Back in person again after two years of virtual events, the Center for Wireless Communications (CWC) at UC San Diego held its 10th annual Beyond 5G – Toward 6G Forum November 30–December 1, 2022 in Atkinson Hall at the Qualcomm Institute, bringing together a variety of experts to share and discuss the results of cutting-edge research in circuits, sensing, communication, and networking technology development. This year, the forum also explored two new timely topics in response to member interest and demand: the role big data and AI will play in 6G networks and devices and the importance of making 6G networks energy efficient and sustainable.
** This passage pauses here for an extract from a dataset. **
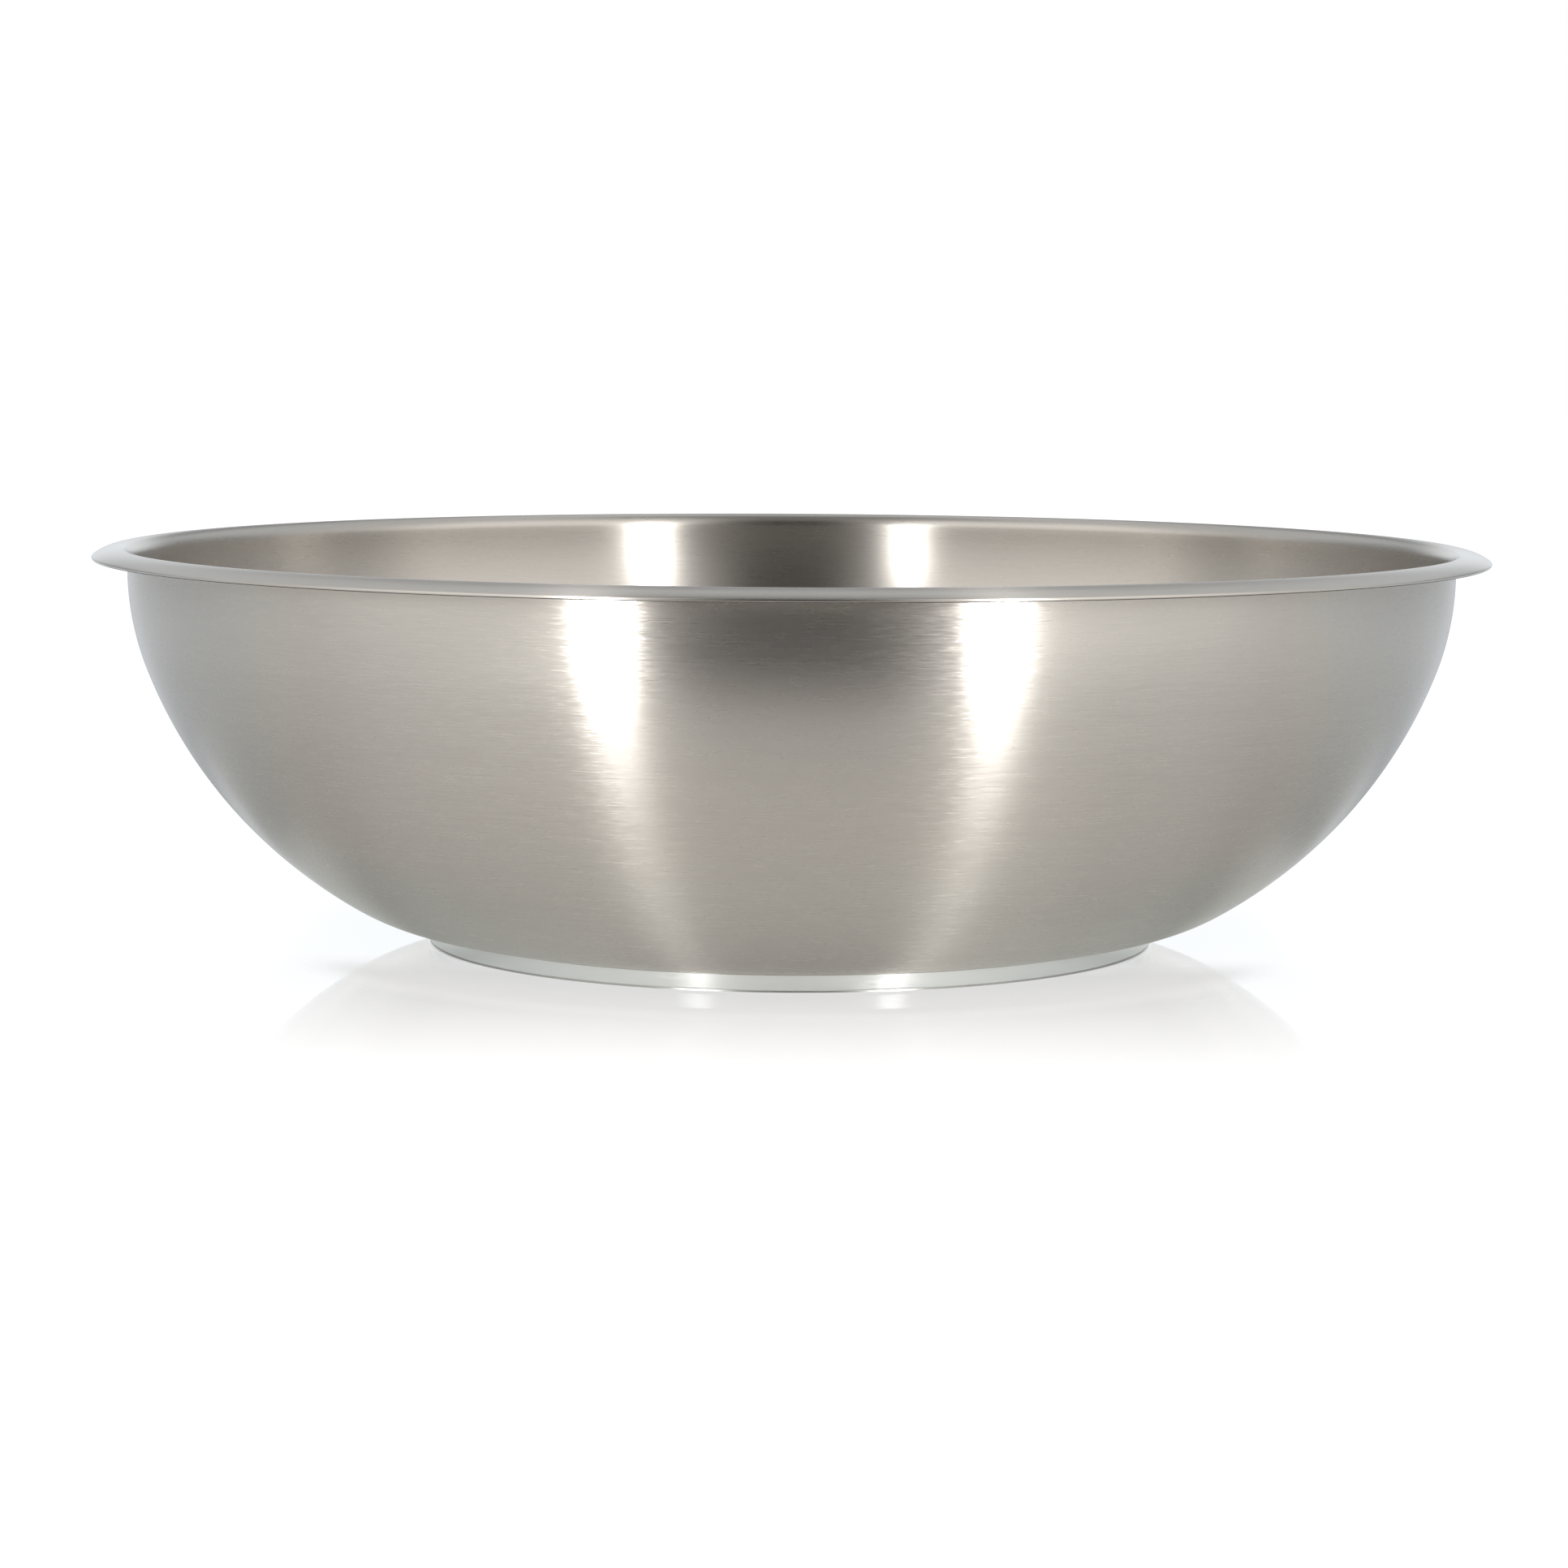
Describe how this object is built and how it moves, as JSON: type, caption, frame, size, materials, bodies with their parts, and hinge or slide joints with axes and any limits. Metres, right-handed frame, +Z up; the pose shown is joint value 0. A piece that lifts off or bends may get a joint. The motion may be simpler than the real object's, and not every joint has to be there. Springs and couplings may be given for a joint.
{
  "type": "mixing bowl",
  "caption": "Wide shallow stainless mixing bowl with an upright collar, an out-turned rounded lip and a flat bonded heat-spreading base.",
  "frame": {"origin": "on the bowl's axis, at the underside of the base plate that it stands on", "axes": "+Z up along the bowl's axis; the bowl is a body of revolution, so X and Y are any two level directions at right angles"},
  "size_m": [0.3599, 0.36, 0.1028],
  "materials": {
    "shell_steel": "satin stainless steel, brushed round the axis",
    "disc_aluminium": "turned aluminium",
    "plate_steel": "ferritic stainless steel, turned in fine rings"
  },
  "bodies": {
    "root": {"bowl_shell": "shell_steel", "heat_disc": "disc_aluminium", "base_plate": "plate_steel"}
  },
  "joints": []
}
“In 2022, there was a noticeable increase in interest and a sense of urgency from member companies to do something about power consumption, energy efficiency, and sustainable communications,” said CWC Director Sujit Dey. “The overall mood is that everything that can be done should be done to stop climate change. That mood has been building for some time.”
Network energy efficiency discussions involved various stakeholders, including representatives from working groups, such as the IEEE 5G Roadmap Energy Efficiency Working Group and the GreenG Working Group, which did not exist ten years ago but are now important contributors in the future planning of sustainable 6G networks. Topics covered included not only discussions of power consumption and use of sustainable resources, but also assessment of other environmental impacts, such as materials consumption, and the possibility of a new mechanism for technical and business analysis of networks that can be standardized for all stakeholders.
According to Dey, the wireless network of the future will no longer consist of a collection of big macro towers. Instead, it will be everywhwere, in buildings, on the roadside, and in automobiles. Therefore, one approach to sustainability is to make the communications hardware of these components more energy efficient and use reusable energy to power the hardware. Toward these goals, CWC has been testing ways to use wind and solar energy. Their prototypes have shown that wind and solar can, indeed, be used to power small cell stations.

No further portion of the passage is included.